Biografiearbeit zur Weiterentwicklung des Teams.
Durch die Auseinandersetzung mit der eigenen Biografie entsteht ein innerer Dialog mit dem Erlebten. Auf diese Weise werden der Fachkraft eigene Potenziale, Strategien, Schwächen und Entwicklungsressourcen bewuss- t(er). Das Verstehen der eigenen Vergangenheit öffnet das Feld für die Weiterentwicklung und Veränderung von Handlungsansätzen in Gegenwart und Zukunft. Die Einbindung biografischen Lernens findet in der Regel eher informell statt. Im Leitungsalltag ergeben sich aus Situationen oder Themen heraus Möglichkeiten, biografische Aspekte einzubringen oder zu erfragen.
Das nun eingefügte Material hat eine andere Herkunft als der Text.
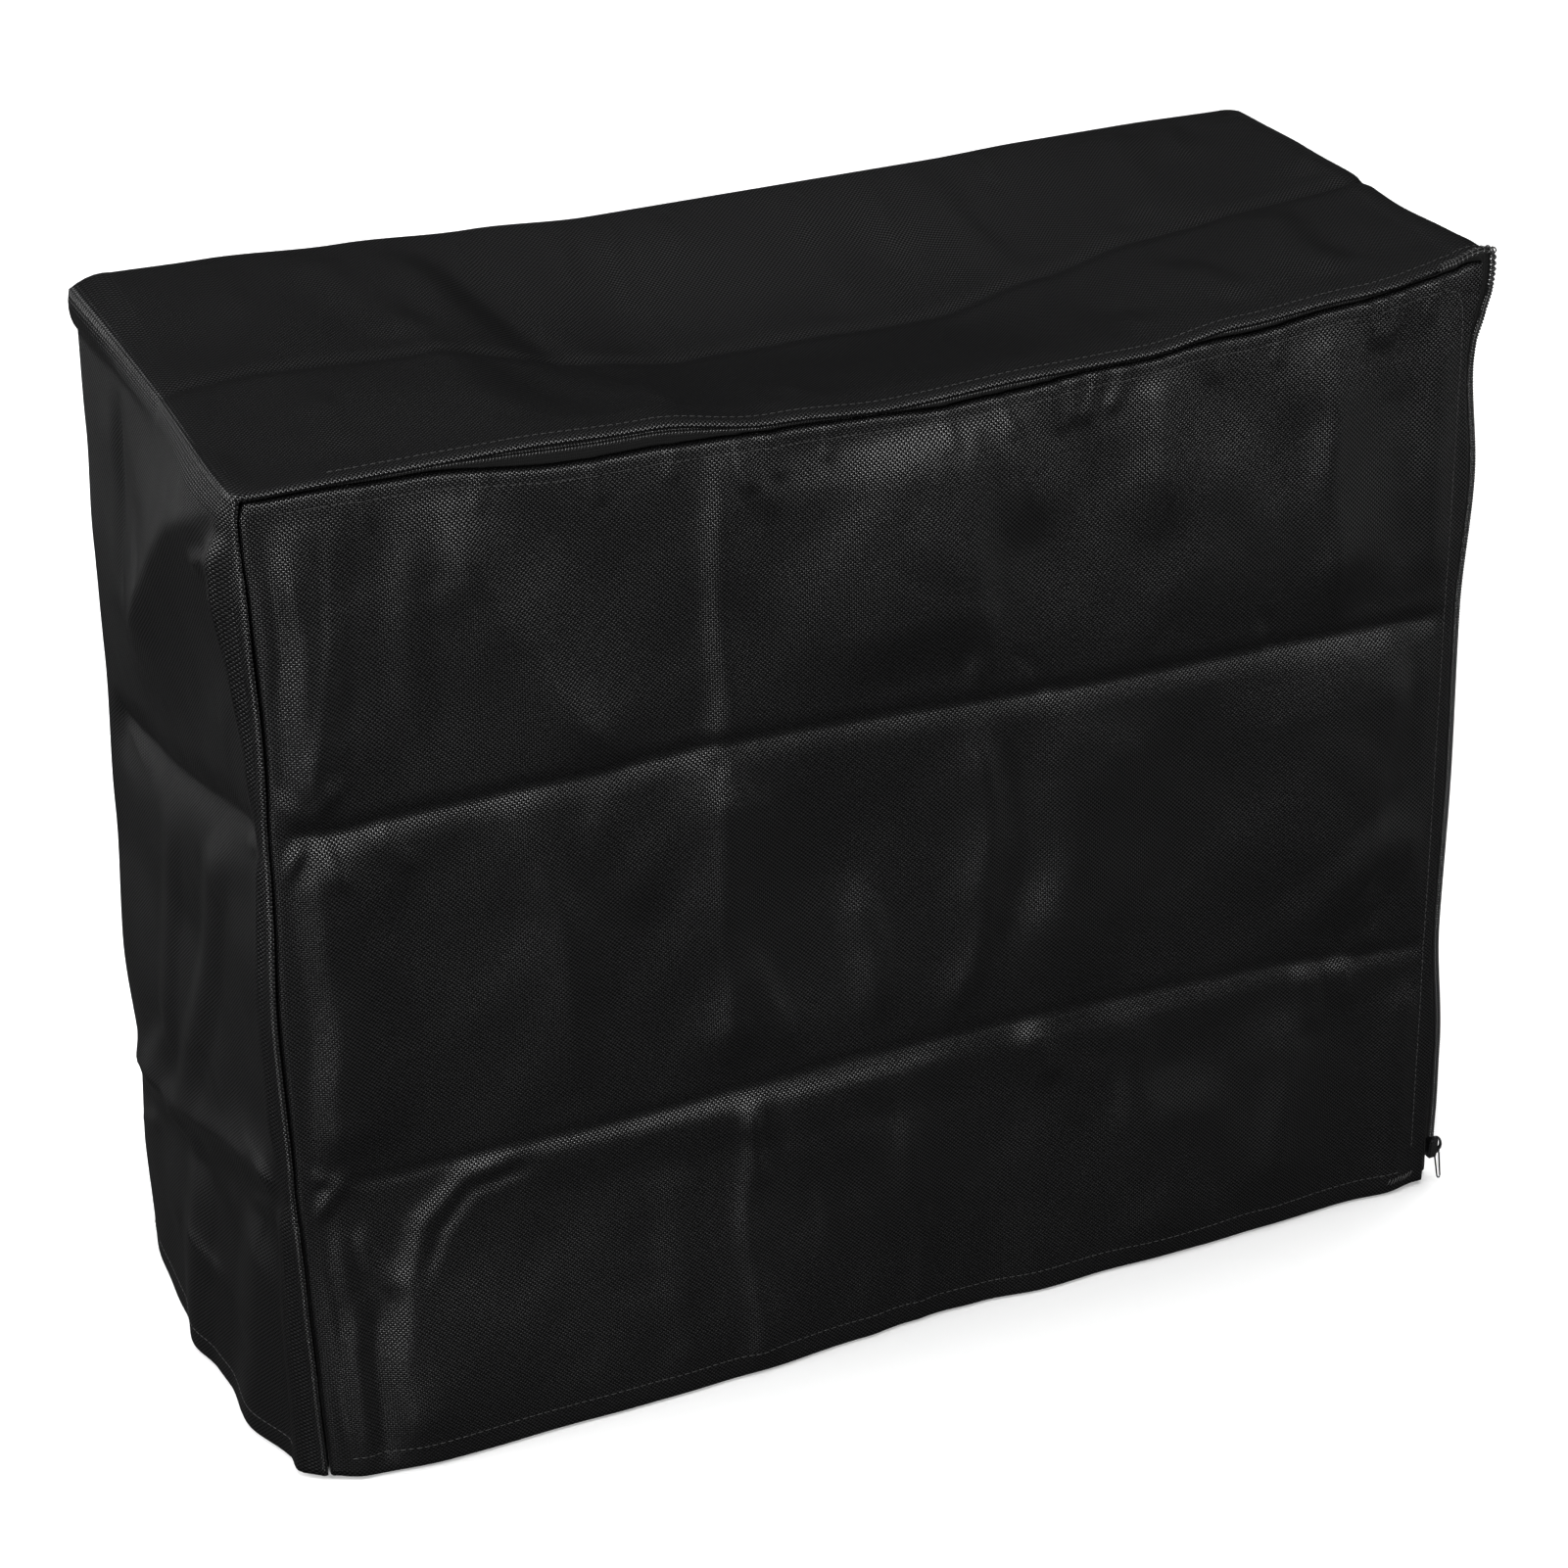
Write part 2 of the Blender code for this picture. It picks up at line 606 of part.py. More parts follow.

Dies geschieht zunächst eher nebenbei und wird dann je nach Bedeutsamkeit in den Fokus gerückt und so der jeweiligen Fachkraft, Praktikant/in oder dem Team als erweiterter Zugang erschlossen. Wichtig ist hier aber immer, die Freiwilligkeit der Beteiligung an diesem Zugang zu beachten. Jede/r Einzelne entscheidet, ob und inwieweit sie/er ihren/seinen Blick dafür öffnet und ob bzw. was sie/er von sich erzählen möchte. Ergänzend hierzu können gemeinsame Teamtage oder die Indoor-Fortbildungen mit dem Thema Biografiearbeit eingeplant werden. Dabei ist es sinnvoll, dementsprechend ausgebildete Referenten und Supervisoren einzubeziehen, die Kurse, Seminare, Workshops oder Teamsupervisionen zu diesem Thema anbieten. Im Einzelfall kann eine pädagogische Fachkraft auf eigenen Wunsch oder auf Anraten der Leitungskraft auch eine Einzelsupervision mit individueller Biografiearbeit bekommen, um ihr eigenes professionelles Handeln vordiesem Hintergrund besser zu verstehen.
Fazit.
Zusammenfassend lässt sich sagen, dass die Biografiearbeit Leitungskräften eine wertvolle Möglichkeit der professionellen Auseinandersetzung mit der individuellen Lebensgeschichte bietet – und zwar sowohl der eigenen Person als auch dem Team, den einzelnen Fachkräften und bei der Anleitung von Praktikant(inn)en. Biografiearbeit ist als ein Perspektiven erweiternder Ansatz zu verstehen. Die Auseinandersetzung mit Biografie in der Gegenwart leistet Erinnerungsarbeit mit Blick in die Vergangenheit und zeigt dadurch Veränderungspotenzial für die Zukunft. Eine Auseinandersetzung mit der eigenen Biografie kann im Einzelfall sogar dazu führen, dass eine vertiefende und therapeutische Auseinandersetzung mit unverarbeiteten Erlebnissen notwendig wird. Die Auslöser, sich für eine therapeutische Begleitung zu entscheiden, können sehr unterschiedlich sein. Gestörte Bindungserfahrungen, soziale Herkunft, Missbrauchs- und Gewalterfahrungen in der eigenen Familie oder bedrohliche Krankheits- und Krisenerfahrungen gilt es, in der eigenen Biografie zu analysieren, zu verstehen und anzunehmen. Hier bedarf es eines äußerst sensiblen und feinfühligen Umgangs mit solchen Themen. Da der Leitungskraft in der Regel eine therapeutische Ausbildung fehlt, darf sie an diesem Punkt auf keinen Fall tiefer einsteigen. Die Entscheidung liegt dann bei der einzelnen Fachkraft, sich mit professioneller Unterstützung dem weiteren Verarbeitungsprozess zu stellen. Unter dem Fokus „Schatzsuche statt Fehlerfahndung“ geht es jedoch hauptsächlich darum, durch Reflexion und das Verstehen der eigenen Lebensgeschichte den pädagogischen Fachkräften zu ermöglichen, ihre Stärken, Ressourcen und Kompetenzen als Schatz und Grundlage für ihre persönliche berufliche und professionelle Weiterentwicklung zu entdecken. Wenn dies einer Leitungskraft gemeinsam mit ihrem Team gelingt, stehen die Chancen für ein reflektiertes und tragbares Fundament des gemeinsamen pädagogischen Denkens und Handelns gut.